Written instruction: Write out all of the data exactly as it appears.

Input records:
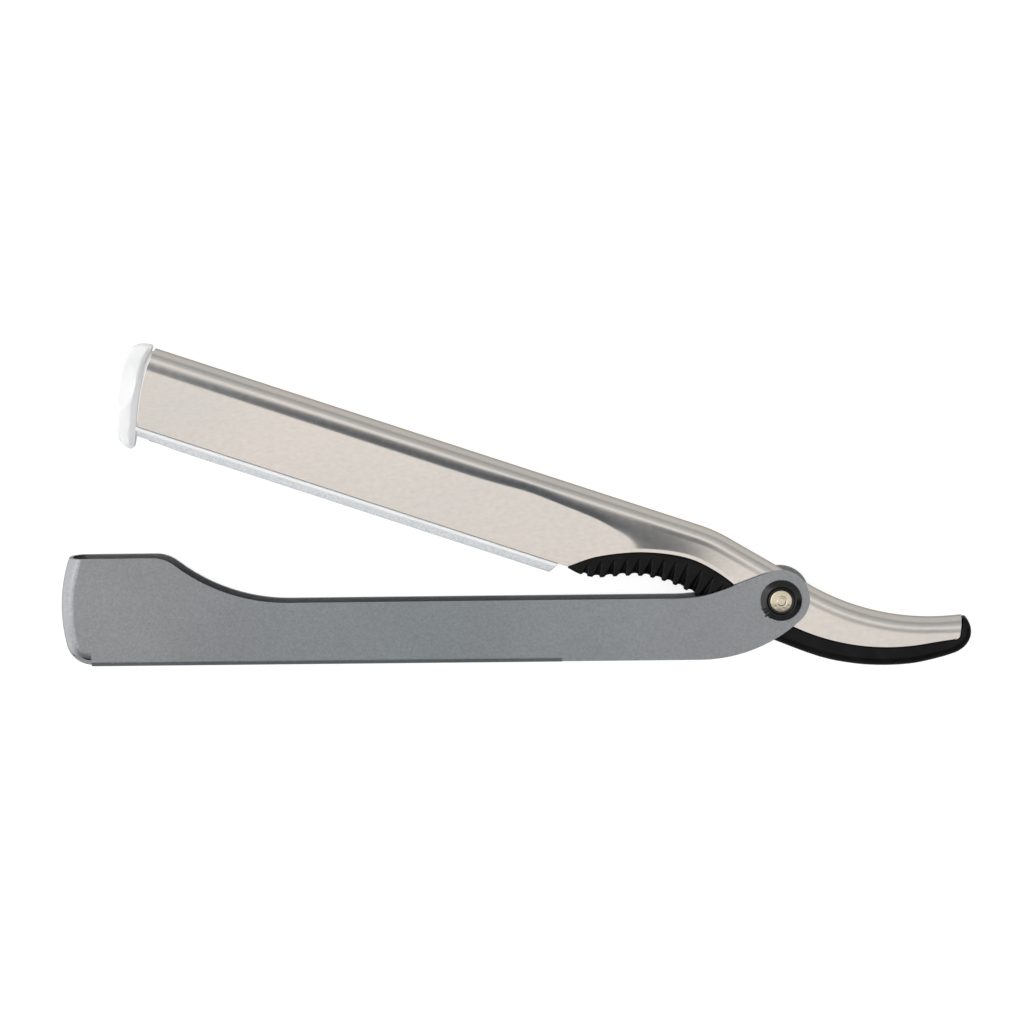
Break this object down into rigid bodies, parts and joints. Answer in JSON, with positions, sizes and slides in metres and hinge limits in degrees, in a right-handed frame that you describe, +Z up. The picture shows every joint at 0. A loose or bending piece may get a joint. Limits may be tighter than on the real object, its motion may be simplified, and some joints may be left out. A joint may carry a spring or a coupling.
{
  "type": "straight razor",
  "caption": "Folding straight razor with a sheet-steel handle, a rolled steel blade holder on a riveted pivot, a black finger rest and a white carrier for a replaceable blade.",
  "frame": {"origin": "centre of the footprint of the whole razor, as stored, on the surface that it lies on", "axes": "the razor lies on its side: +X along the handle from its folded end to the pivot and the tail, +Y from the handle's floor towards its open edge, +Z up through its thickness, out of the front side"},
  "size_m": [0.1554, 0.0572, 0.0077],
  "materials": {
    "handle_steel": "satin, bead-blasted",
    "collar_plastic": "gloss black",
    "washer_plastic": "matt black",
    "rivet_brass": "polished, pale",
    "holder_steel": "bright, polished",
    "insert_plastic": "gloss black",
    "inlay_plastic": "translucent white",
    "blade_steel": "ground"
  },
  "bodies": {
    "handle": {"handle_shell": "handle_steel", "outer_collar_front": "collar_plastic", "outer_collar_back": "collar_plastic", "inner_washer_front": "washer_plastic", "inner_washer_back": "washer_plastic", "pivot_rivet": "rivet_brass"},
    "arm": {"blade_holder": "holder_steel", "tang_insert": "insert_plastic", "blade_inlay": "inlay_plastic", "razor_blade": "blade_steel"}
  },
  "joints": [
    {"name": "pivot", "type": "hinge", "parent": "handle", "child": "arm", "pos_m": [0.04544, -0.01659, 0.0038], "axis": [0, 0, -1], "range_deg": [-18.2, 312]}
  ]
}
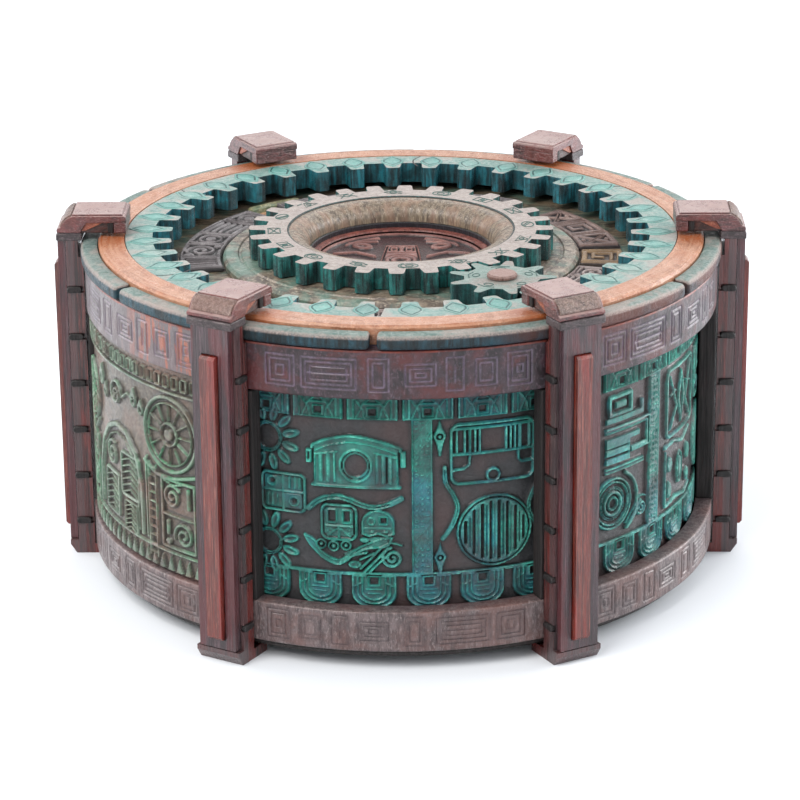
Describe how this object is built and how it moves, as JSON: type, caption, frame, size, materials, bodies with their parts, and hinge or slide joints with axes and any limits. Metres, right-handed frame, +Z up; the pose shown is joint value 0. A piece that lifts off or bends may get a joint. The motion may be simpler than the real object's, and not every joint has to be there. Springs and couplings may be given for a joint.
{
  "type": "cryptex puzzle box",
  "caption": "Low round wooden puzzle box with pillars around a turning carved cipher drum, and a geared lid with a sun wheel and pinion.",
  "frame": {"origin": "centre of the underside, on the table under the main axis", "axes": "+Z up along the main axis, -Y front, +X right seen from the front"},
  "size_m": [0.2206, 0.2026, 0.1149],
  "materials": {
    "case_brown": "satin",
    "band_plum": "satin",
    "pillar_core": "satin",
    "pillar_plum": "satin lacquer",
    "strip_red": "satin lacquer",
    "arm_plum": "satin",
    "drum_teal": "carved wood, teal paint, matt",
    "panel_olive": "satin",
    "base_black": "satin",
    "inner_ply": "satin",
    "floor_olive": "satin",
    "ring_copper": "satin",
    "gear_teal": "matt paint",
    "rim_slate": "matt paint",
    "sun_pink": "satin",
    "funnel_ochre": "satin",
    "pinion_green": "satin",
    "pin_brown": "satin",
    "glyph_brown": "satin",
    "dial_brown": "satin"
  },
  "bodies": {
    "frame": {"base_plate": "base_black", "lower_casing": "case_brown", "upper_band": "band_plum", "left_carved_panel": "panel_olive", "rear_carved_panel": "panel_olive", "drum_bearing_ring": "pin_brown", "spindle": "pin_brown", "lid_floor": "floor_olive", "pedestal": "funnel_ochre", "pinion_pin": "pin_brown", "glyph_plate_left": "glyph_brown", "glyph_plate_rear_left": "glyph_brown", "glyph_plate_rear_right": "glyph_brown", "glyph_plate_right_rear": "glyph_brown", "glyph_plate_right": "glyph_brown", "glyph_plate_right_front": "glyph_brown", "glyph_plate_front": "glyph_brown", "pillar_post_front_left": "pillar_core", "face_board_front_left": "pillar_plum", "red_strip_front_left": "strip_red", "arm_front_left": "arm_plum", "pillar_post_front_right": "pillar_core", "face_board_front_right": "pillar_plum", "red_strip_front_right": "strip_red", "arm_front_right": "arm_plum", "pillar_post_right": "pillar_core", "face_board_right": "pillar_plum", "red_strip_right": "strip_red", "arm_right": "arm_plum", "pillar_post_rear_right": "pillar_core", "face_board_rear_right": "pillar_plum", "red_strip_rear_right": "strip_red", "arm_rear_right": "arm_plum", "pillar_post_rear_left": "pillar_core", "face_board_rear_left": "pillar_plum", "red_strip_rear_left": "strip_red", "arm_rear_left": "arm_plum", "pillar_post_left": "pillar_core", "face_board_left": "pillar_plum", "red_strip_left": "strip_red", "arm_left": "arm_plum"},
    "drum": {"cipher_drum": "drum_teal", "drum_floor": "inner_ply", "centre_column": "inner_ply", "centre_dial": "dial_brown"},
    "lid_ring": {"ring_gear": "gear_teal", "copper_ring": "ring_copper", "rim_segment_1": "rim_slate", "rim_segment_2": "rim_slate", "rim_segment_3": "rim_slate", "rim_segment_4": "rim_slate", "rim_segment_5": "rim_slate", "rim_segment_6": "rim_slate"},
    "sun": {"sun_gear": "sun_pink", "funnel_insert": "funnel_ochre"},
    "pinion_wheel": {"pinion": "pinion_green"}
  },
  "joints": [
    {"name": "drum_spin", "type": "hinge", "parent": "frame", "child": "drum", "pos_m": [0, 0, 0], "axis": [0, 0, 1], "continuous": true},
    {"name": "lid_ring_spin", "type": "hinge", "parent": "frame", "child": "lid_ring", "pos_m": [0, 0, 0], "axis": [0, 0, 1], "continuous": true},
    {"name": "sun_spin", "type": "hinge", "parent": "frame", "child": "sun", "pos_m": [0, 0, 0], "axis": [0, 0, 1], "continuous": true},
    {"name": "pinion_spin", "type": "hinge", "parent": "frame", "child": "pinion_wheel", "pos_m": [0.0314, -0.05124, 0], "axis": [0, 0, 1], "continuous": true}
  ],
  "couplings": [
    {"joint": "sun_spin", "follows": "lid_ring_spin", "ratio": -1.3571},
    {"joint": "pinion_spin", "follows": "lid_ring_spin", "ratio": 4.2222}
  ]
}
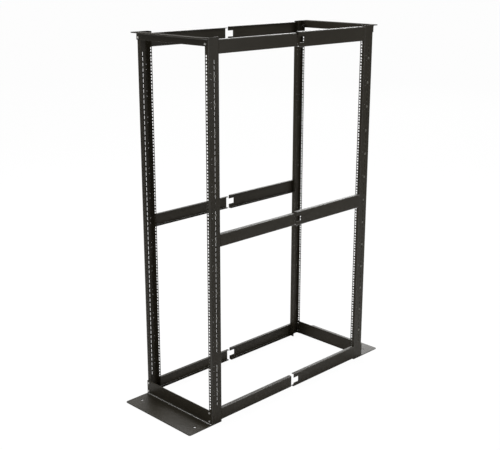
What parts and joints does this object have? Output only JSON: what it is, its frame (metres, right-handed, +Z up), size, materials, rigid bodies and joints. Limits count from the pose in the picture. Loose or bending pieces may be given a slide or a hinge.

Worked answer:
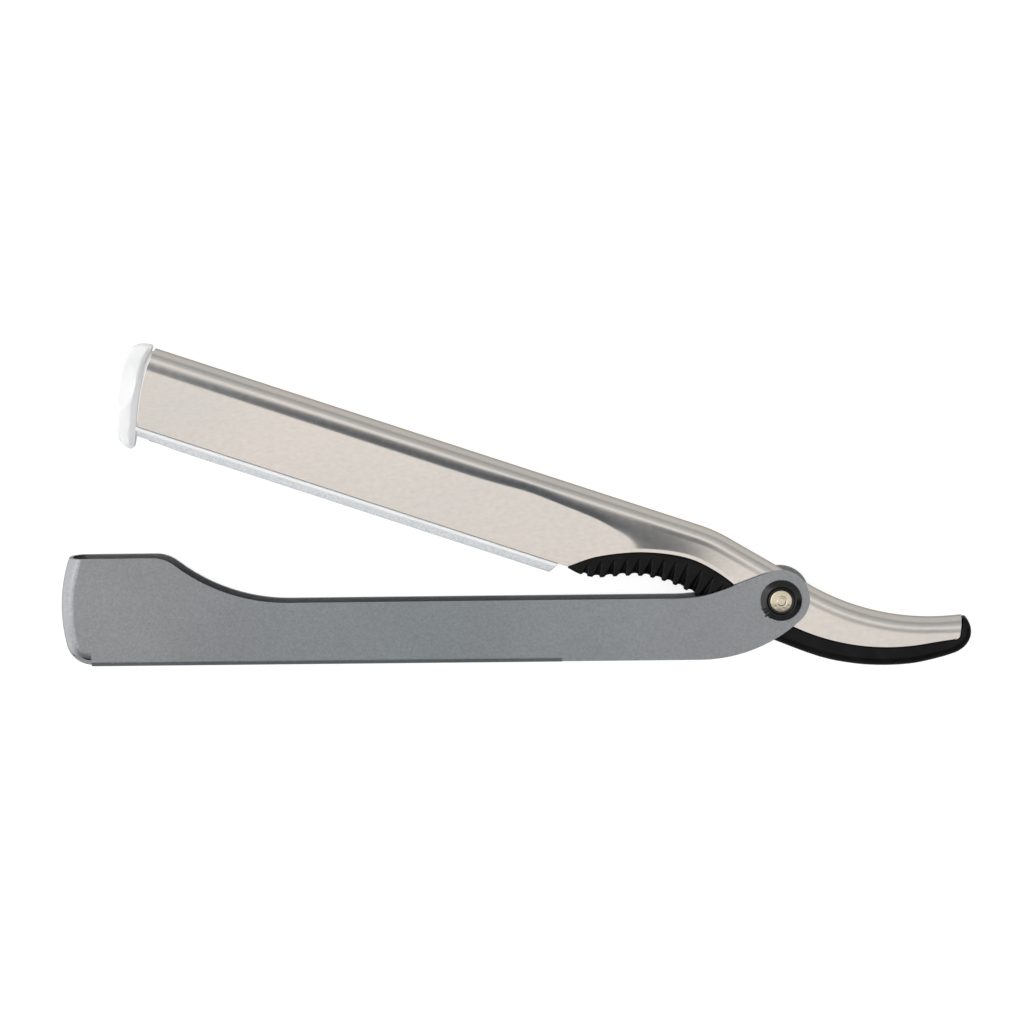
Break this object down into rigid bodies, parts and joints. Answer in JSON, with positions, sizes and slides in metres and hinge limits in degrees, in a right-handed frame that you describe, +Z up. The picture shows every joint at 0. A loose or bending piece may get a joint. Limits may be tighter than on the real object, its motion may be simplified, and some joints may be left out. A joint may carry a spring or a coupling.
{
  "type": "straight razor",
  "caption": "Folding straight razor with a sheet-steel handle, a rolled steel blade holder on a riveted pivot, a black finger rest and a white carrier for a replaceable blade.",
  "frame": {"origin": "centre of the footprint of the whole razor, as stored, on the surface that it lies on", "axes": "the razor lies on its side: +X along the handle from its folded end to the pivot and the tail, +Y from the handle's floor towards its open edge, +Z up through its thickness, out of the front side"},
  "size_m": [0.1554, 0.0572, 0.0077],
  "materials": {
    "handle_steel": "satin, bead-blasted",
    "collar_plastic": "gloss black",
    "washer_plastic": "matt black",
    "rivet_brass": "polished, pale",
    "holder_steel": "bright, polished",
    "insert_plastic": "gloss black",
    "inlay_plastic": "translucent white",
    "blade_steel": "ground"
  },
  "bodies": {
    "handle": {"handle_shell": "handle_steel", "outer_collar_front": "collar_plastic", "outer_collar_back": "collar_plastic", "inner_washer_front": "washer_plastic", "inner_washer_back": "washer_plastic", "pivot_rivet": "rivet_brass"},
    "arm": {"blade_holder": "holder_steel", "tang_insert": "insert_plastic", "blade_inlay": "inlay_plastic", "razor_blade": "blade_steel"}
  },
  "joints": [
    {"name": "pivot", "type": "hinge", "parent": "handle", "child": "arm", "pos_m": [0.04544, -0.01659, 0.0038], "axis": [0, 0, -1], "range_deg": [-18.2, 312]}
  ]
}
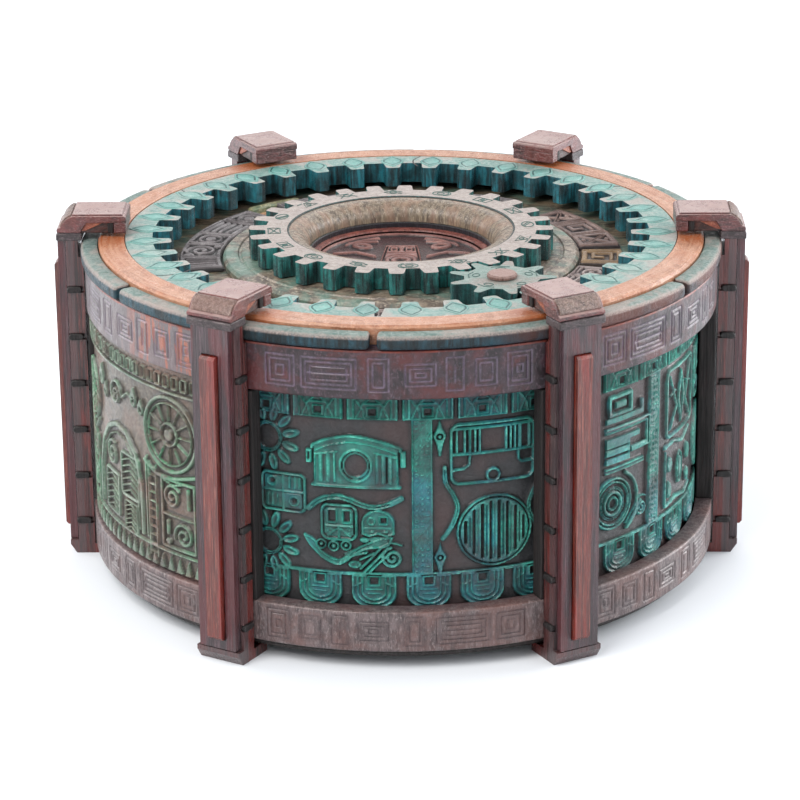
Describe how this object is built and how it moves, as JSON: type, caption, frame, size, materials, bodies with their parts, and hinge or slide joints with axes and any limits. Metres, right-handed frame, +Z up; the pose shown is joint value 0. A piece that lifts off or bends may get a joint. The motion may be simpler than the real object's, and not every joint has to be there. Springs and couplings may be given for a joint.
{
  "type": "cryptex puzzle box",
  "caption": "Low round wooden puzzle box with pillars around a turning carved cipher drum, and a geared lid with a sun wheel and pinion.",
  "frame": {"origin": "centre of the underside, on the table under the main axis", "axes": "+Z up along the main axis, -Y front, +X right seen from the front"},
  "size_m": [0.2206, 0.2026, 0.1149],
  "materials": {
    "case_brown": "satin",
    "band_plum": "satin",
    "pillar_core": "satin",
    "pillar_plum": "satin lacquer",
    "strip_red": "satin lacquer",
    "arm_plum": "satin",
    "drum_teal": "carved wood, teal paint, matt",
    "panel_olive": "satin",
    "base_black": "satin",
    "inner_ply": "satin",
    "floor_olive": "satin",
    "ring_copper": "satin",
    "gear_teal": "matt paint",
    "rim_slate": "matt paint",
    "sun_pink": "satin",
    "funnel_ochre": "satin",
    "pinion_green": "satin",
    "pin_brown": "satin",
    "glyph_brown": "satin",
    "dial_brown": "satin"
  },
  "bodies": {
    "frame": {"base_plate": "base_black", "lower_casing": "case_brown", "upper_band": "band_plum", "left_carved_panel": "panel_olive", "rear_carved_panel": "panel_olive", "drum_bearing_ring": "pin_brown", "spindle": "pin_brown", "lid_floor": "floor_olive", "pedestal": "funnel_ochre", "pinion_pin": "pin_brown", "glyph_plate_left": "glyph_brown", "glyph_plate_rear_left": "glyph_brown", "glyph_plate_rear_right": "glyph_brown", "glyph_plate_right_rear": "glyph_brown", "glyph_plate_right": "glyph_brown", "glyph_plate_right_front": "glyph_brown", "glyph_plate_front": "glyph_brown", "pillar_post_front_left": "pillar_core", "face_board_front_left": "pillar_plum", "red_strip_front_left": "strip_red", "arm_front_left": "arm_plum", "pillar_post_front_right": "pillar_core", "face_board_front_right": "pillar_plum", "red_strip_front_right": "strip_red", "arm_front_right": "arm_plum", "pillar_post_right": "pillar_core", "face_board_right": "pillar_plum", "red_strip_right": "strip_red", "arm_right": "arm_plum", "pillar_post_rear_right": "pillar_core", "face_board_rear_right": "pillar_plum", "red_strip_rear_right": "strip_red", "arm_rear_right": "arm_plum", "pillar_post_rear_left": "pillar_core", "face_board_rear_left": "pillar_plum", "red_strip_rear_left": "strip_red", "arm_rear_left": "arm_plum", "pillar_post_left": "pillar_core", "face_board_left": "pillar_plum", "red_strip_left": "strip_red", "arm_left": "arm_plum"},
    "drum": {"cipher_drum": "drum_teal", "drum_floor": "inner_ply", "centre_column": "inner_ply", "centre_dial": "dial_brown"},
    "lid_ring": {"ring_gear": "gear_teal", "copper_ring": "ring_copper", "rim_segment_1": "rim_slate", "rim_segment_2": "rim_slate", "rim_segment_3": "rim_slate", "rim_segment_4": "rim_slate", "rim_segment_5": "rim_slate", "rim_segment_6": "rim_slate"},
    "sun": {"sun_gear": "sun_pink", "funnel_insert": "funnel_ochre"},
    "pinion_wheel": {"pinion": "pinion_green"}
  },
  "joints": [
    {"name": "drum_spin", "type": "hinge", "parent": "frame", "child": "drum", "pos_m": [0, 0, 0], "axis": [0, 0, 1], "continuous": true},
    {"name": "lid_ring_spin", "type": "hinge", "parent": "frame", "child": "lid_ring", "pos_m": [0, 0, 0], "axis": [0, 0, 1], "continuous": true},
    {"name": "sun_spin", "type": "hinge", "parent": "frame", "child": "sun", "pos_m": [0, 0, 0], "axis": [0, 0, 1], "continuous": true},
    {"name": "pinion_spin", "type": "hinge", "parent": "frame", "child": "pinion_wheel", "pos_m": [0.0314, -0.05124, 0], "axis": [0, 0, 1], "continuous": true}
  ],
  "couplings": [
    {"joint": "sun_spin", "follows": "lid_ring_spin", "ratio": -1.3571},
    {"joint": "pinion_spin", "follows": "lid_ring_spin", "ratio": 4.2222}
  ]
}
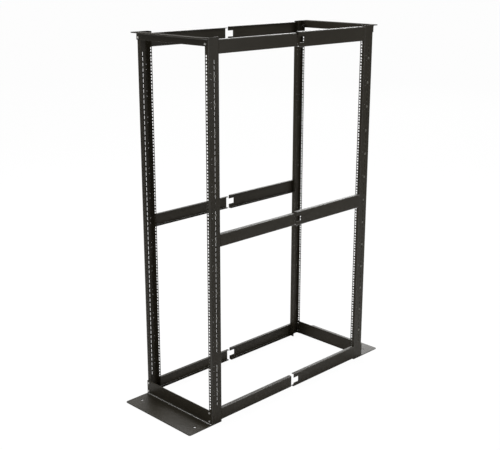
What parts and joints does this object have? Output only JSON: what it is, its frame (metres, right-handed, +Z up), size, materials, rigid bodies and joints. Limits count from the pose in the picture. Loose or bending pieces may be given a slide or a hinge.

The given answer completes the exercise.